Work to complete:
Count how many lines in this material contain "sizes". The answer is that number alone.

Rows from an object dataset
-----
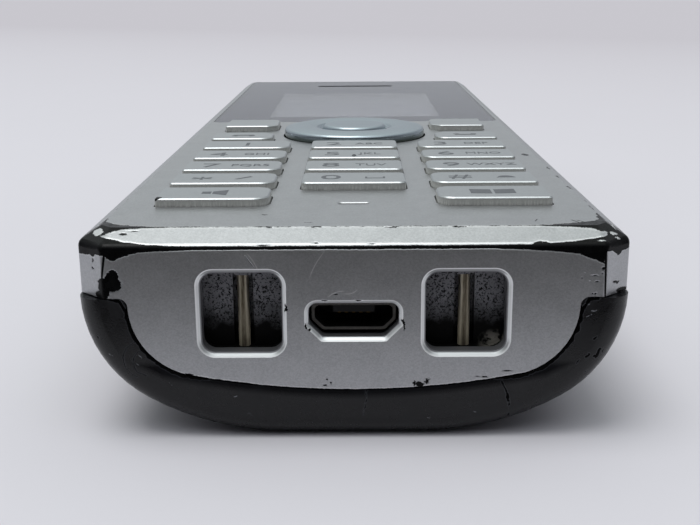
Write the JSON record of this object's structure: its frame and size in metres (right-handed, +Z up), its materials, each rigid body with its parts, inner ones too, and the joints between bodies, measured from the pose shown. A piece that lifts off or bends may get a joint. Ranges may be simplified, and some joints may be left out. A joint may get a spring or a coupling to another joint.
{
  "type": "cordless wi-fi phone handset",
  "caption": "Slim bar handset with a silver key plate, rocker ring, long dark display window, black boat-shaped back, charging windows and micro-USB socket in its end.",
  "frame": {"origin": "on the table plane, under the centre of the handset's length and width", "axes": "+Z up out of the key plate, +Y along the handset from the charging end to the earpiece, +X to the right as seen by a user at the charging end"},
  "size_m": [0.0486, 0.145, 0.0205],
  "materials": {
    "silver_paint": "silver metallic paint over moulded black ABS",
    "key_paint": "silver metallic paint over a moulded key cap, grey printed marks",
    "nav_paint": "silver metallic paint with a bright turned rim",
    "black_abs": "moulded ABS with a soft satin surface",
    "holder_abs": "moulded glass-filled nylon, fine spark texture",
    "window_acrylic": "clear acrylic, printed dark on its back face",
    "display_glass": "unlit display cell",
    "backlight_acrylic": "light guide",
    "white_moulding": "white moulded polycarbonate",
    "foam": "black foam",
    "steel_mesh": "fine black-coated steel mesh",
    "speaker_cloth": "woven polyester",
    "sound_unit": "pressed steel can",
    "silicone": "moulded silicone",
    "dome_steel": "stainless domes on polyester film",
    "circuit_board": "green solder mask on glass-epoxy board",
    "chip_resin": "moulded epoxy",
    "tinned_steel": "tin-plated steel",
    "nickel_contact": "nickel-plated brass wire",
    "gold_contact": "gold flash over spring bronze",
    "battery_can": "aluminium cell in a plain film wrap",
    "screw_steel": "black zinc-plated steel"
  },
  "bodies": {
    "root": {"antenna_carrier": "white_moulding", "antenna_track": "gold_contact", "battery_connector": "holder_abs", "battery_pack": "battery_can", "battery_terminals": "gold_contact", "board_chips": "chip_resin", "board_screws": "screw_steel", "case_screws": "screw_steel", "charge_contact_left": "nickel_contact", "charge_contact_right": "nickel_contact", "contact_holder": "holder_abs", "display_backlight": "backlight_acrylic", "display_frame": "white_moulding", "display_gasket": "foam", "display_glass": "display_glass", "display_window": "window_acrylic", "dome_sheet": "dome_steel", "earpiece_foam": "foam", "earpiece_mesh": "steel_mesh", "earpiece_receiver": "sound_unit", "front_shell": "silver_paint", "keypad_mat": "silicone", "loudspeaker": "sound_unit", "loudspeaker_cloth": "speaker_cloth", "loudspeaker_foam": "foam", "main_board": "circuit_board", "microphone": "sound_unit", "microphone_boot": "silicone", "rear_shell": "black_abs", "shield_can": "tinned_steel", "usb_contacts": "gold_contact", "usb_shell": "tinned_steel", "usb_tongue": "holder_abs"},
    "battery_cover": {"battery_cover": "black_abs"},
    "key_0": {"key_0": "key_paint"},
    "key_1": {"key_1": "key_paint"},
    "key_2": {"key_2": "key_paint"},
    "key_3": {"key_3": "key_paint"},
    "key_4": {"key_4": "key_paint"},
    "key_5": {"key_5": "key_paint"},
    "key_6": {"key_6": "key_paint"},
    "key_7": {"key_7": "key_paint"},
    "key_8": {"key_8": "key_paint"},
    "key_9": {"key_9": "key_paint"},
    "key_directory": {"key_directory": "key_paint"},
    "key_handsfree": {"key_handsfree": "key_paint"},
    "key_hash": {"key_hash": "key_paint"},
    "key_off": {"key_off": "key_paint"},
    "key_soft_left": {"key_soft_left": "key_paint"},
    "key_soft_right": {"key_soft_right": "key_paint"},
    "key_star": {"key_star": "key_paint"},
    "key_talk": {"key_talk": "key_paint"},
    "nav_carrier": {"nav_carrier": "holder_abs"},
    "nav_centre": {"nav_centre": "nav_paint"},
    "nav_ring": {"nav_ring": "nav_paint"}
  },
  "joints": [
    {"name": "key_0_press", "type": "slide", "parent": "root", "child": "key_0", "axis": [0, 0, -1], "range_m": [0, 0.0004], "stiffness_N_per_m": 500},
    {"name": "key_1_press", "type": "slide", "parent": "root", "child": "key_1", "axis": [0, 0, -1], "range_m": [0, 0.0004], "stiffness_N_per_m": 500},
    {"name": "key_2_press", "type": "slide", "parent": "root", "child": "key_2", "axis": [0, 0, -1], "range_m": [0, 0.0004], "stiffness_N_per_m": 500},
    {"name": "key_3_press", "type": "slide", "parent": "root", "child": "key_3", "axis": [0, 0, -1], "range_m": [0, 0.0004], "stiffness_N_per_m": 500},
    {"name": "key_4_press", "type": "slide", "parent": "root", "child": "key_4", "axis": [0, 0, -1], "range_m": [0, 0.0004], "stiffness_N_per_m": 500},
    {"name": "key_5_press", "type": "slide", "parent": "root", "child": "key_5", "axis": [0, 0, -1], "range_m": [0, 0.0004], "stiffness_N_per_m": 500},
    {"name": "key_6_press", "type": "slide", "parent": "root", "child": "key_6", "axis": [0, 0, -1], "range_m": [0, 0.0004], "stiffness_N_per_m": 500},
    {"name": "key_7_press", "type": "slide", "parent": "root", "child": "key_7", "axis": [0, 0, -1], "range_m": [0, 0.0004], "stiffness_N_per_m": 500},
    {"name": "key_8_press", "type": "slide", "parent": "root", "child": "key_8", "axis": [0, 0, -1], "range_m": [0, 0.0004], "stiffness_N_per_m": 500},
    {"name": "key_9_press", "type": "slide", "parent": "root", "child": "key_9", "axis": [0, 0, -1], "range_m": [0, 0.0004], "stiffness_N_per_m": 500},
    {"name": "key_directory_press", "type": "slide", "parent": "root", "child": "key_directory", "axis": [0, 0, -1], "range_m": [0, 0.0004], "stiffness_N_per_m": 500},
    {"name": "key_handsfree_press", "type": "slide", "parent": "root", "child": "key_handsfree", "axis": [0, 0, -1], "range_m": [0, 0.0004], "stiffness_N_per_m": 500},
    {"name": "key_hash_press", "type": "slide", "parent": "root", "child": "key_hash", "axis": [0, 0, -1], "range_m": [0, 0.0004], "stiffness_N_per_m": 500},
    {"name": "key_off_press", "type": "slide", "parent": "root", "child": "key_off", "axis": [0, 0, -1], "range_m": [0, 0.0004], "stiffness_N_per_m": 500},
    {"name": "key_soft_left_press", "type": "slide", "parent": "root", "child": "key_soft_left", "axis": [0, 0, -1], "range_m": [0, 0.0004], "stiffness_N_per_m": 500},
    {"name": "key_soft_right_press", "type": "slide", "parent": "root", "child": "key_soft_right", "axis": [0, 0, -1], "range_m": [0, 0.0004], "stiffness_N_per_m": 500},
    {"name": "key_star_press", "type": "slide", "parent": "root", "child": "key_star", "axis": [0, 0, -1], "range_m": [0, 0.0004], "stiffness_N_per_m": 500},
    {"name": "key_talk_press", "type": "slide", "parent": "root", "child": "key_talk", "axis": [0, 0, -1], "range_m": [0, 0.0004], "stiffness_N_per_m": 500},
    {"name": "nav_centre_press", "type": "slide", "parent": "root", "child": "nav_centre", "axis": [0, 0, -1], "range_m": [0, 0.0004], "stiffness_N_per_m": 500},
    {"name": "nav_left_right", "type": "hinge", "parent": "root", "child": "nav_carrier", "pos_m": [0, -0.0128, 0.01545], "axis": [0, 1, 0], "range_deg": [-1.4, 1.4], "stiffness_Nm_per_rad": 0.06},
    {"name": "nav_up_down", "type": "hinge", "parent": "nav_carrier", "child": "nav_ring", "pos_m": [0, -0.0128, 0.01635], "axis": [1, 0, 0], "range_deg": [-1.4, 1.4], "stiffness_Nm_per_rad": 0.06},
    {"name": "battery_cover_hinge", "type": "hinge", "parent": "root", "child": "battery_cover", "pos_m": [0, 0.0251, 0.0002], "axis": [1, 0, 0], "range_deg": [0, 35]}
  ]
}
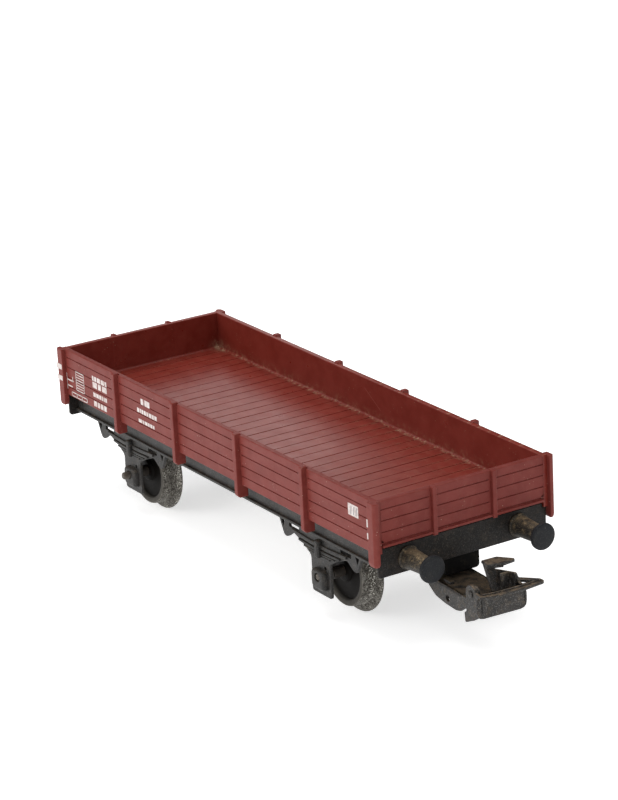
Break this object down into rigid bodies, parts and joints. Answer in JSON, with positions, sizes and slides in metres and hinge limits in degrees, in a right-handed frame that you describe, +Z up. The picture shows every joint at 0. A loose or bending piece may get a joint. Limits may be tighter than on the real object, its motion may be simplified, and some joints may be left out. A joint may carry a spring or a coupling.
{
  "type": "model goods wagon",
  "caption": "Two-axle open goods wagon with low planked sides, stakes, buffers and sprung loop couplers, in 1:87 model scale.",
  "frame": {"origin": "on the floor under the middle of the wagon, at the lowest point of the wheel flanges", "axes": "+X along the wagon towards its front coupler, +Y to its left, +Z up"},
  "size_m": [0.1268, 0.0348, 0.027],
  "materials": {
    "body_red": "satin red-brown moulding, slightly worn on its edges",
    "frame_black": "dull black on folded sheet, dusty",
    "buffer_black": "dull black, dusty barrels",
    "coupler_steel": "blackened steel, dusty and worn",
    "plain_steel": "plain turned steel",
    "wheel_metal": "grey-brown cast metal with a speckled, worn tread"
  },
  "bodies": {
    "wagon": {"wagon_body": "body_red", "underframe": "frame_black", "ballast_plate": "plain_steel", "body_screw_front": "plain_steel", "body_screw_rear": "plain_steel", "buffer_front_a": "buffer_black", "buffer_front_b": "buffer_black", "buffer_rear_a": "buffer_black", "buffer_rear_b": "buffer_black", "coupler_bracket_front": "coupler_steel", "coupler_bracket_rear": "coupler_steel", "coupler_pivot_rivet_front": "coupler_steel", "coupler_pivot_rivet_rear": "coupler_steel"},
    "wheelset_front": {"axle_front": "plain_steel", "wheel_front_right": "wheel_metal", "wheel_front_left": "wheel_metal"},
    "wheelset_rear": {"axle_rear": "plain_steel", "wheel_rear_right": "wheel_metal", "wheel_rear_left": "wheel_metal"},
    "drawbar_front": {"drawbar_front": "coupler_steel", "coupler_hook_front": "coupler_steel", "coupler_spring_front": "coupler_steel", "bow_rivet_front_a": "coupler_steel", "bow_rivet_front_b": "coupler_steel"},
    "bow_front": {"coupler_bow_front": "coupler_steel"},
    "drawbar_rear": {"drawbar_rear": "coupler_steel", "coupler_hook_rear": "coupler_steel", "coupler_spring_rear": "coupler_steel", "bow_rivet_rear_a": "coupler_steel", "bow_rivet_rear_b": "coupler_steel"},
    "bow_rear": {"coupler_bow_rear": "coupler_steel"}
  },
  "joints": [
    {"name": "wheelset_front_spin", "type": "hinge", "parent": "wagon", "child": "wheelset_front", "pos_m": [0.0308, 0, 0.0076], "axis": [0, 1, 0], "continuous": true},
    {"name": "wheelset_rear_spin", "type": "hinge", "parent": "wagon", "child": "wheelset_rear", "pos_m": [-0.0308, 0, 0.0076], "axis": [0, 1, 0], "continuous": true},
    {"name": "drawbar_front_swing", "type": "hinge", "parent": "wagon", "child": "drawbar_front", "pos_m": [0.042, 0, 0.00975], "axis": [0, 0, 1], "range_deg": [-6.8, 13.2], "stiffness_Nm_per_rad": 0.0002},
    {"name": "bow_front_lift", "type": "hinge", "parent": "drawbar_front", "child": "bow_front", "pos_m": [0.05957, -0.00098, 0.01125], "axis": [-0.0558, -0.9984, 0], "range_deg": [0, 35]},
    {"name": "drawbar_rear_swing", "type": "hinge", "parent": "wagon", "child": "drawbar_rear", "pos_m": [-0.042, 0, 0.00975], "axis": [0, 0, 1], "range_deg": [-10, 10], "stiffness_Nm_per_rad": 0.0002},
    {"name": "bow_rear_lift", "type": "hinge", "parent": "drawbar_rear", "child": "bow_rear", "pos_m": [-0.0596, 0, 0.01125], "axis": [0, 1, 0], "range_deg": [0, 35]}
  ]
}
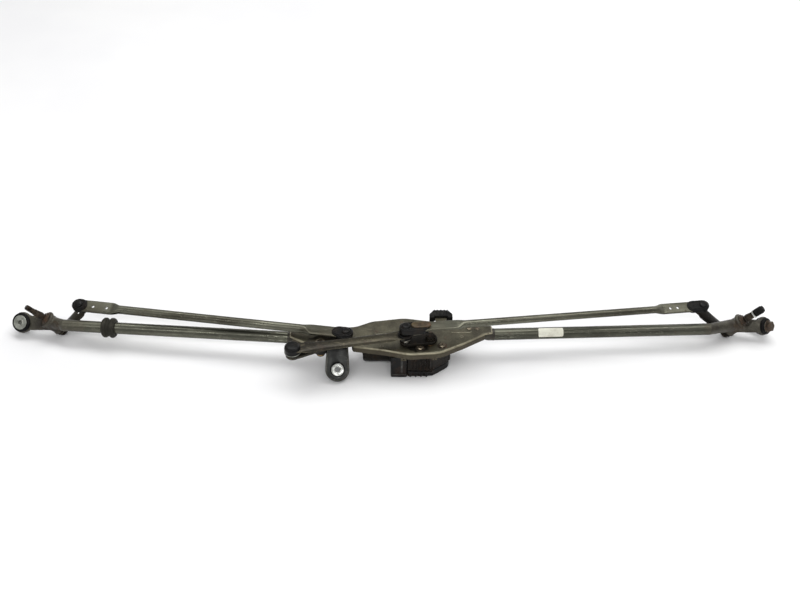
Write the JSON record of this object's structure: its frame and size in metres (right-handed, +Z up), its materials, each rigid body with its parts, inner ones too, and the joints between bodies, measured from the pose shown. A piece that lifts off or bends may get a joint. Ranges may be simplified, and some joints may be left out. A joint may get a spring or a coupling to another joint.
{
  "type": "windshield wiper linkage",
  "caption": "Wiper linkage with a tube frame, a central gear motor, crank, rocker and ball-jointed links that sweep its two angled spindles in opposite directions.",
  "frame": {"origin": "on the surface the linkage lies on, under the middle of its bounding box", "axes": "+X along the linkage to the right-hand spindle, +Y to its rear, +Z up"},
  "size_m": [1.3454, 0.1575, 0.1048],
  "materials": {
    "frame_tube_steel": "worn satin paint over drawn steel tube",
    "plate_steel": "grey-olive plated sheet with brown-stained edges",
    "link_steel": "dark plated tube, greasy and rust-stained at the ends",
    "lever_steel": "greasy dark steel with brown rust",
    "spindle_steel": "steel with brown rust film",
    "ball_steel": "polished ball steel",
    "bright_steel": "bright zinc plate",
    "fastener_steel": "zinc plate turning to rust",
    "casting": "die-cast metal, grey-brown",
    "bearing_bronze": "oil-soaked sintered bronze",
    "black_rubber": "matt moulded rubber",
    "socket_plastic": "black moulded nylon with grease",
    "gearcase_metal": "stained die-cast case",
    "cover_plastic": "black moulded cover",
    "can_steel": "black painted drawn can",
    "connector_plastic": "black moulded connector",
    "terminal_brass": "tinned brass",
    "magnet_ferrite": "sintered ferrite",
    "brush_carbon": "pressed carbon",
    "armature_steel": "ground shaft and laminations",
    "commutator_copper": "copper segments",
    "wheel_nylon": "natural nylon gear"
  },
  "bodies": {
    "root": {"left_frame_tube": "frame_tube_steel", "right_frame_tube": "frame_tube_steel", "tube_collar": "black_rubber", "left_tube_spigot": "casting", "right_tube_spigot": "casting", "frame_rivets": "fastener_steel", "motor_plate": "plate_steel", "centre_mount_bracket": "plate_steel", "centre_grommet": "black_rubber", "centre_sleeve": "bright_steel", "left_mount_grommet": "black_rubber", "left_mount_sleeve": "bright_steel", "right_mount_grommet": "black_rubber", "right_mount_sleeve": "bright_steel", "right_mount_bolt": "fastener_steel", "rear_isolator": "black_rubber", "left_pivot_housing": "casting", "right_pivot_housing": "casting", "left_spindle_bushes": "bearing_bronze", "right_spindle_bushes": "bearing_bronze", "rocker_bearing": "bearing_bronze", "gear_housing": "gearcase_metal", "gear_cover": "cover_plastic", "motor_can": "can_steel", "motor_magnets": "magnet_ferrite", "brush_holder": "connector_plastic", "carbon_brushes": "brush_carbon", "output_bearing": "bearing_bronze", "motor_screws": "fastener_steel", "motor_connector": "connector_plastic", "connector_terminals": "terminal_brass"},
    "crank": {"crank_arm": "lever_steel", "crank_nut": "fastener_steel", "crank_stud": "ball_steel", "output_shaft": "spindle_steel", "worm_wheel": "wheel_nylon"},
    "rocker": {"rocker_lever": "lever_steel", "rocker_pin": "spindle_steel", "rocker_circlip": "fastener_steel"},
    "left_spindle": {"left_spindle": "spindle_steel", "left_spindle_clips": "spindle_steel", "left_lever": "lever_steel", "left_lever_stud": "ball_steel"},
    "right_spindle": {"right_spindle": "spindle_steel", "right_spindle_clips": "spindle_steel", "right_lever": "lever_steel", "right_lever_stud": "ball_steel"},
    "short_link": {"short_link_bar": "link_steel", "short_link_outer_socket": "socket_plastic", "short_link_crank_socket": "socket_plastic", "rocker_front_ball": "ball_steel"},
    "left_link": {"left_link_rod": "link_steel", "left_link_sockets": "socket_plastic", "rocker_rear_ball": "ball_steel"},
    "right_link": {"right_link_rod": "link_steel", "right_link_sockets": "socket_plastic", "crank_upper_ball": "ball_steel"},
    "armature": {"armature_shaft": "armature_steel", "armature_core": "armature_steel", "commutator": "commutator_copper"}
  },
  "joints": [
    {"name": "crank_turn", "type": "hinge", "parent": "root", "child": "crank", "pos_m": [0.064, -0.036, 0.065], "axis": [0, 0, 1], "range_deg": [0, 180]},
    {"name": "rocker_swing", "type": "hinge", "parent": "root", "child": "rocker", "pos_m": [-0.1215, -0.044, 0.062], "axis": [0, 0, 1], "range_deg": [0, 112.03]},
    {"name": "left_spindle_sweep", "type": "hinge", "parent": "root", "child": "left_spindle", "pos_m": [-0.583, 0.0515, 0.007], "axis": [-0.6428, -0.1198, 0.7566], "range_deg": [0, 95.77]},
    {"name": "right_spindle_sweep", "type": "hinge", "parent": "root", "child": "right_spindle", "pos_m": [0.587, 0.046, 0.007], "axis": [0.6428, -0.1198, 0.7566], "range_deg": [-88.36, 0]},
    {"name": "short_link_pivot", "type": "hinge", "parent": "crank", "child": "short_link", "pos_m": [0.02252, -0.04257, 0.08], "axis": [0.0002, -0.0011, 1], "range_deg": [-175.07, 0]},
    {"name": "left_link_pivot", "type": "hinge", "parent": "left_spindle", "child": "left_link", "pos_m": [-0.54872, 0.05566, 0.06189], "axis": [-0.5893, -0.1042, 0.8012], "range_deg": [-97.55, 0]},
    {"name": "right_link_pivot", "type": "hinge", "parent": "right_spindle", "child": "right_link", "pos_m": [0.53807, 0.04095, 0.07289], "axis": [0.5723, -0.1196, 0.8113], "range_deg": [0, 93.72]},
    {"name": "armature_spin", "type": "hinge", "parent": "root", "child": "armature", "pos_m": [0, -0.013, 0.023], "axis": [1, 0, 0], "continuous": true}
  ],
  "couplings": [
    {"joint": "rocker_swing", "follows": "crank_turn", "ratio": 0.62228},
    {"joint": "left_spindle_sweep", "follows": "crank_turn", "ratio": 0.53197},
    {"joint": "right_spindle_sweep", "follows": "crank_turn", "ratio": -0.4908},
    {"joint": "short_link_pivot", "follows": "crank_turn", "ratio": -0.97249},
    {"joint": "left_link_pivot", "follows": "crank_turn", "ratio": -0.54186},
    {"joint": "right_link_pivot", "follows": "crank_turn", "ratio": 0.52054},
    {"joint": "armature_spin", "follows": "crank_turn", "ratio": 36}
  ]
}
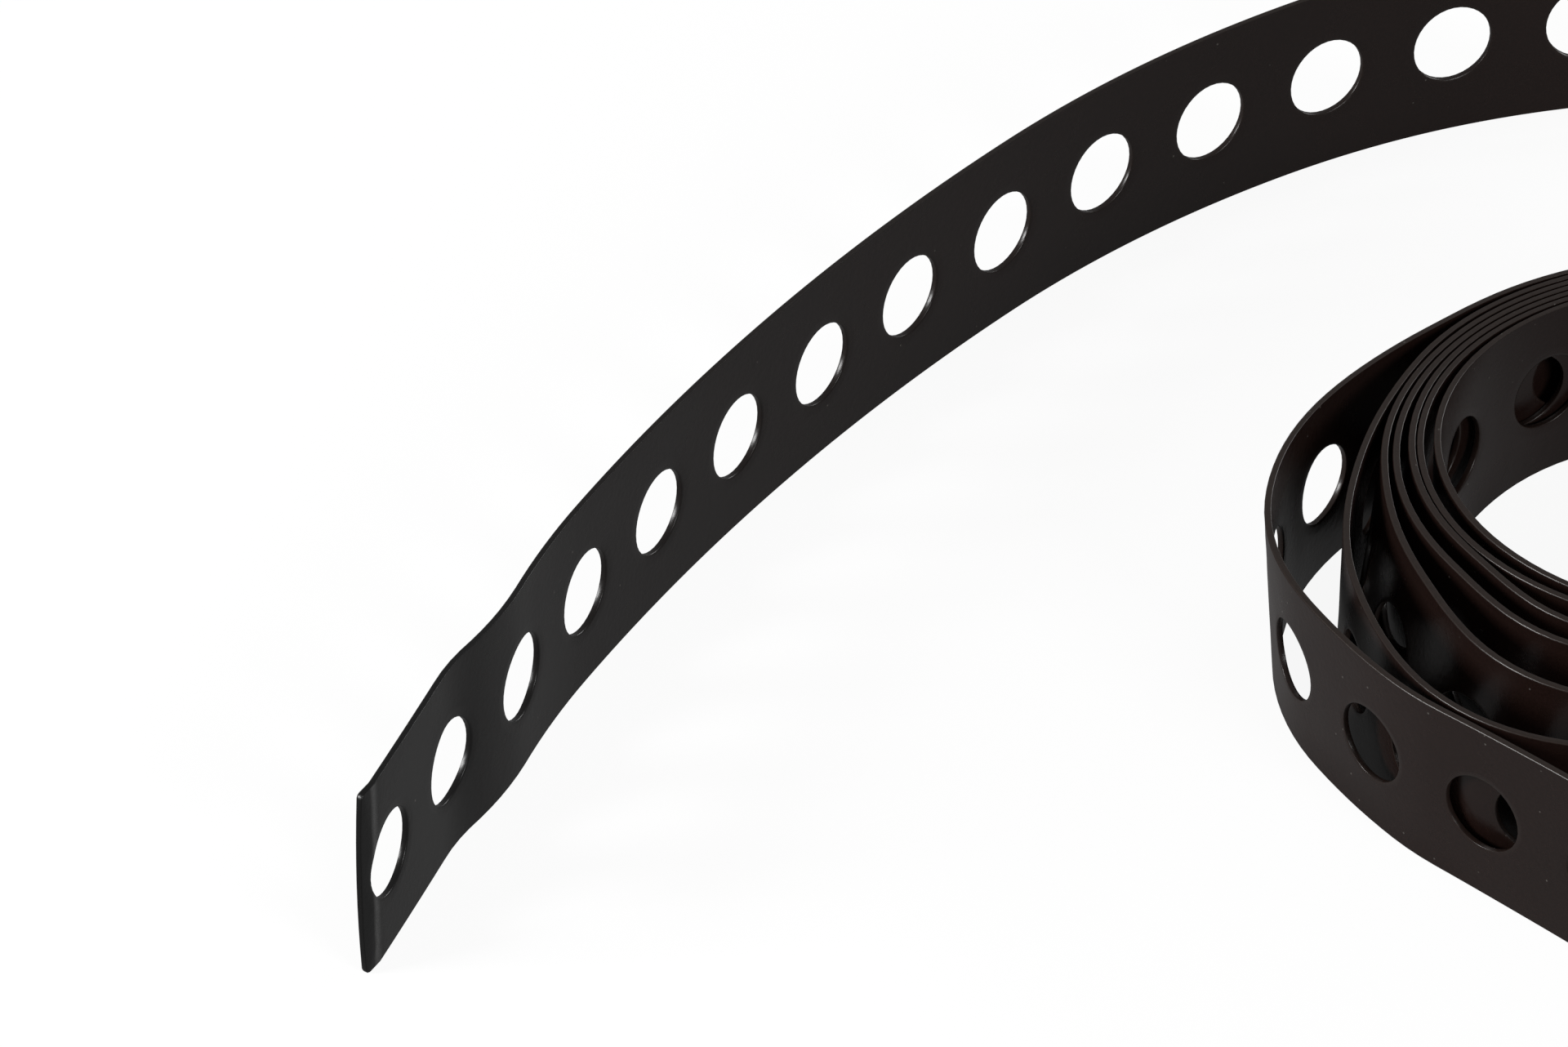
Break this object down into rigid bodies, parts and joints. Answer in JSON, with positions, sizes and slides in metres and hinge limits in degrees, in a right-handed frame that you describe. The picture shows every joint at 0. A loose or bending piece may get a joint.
-----
Response:
2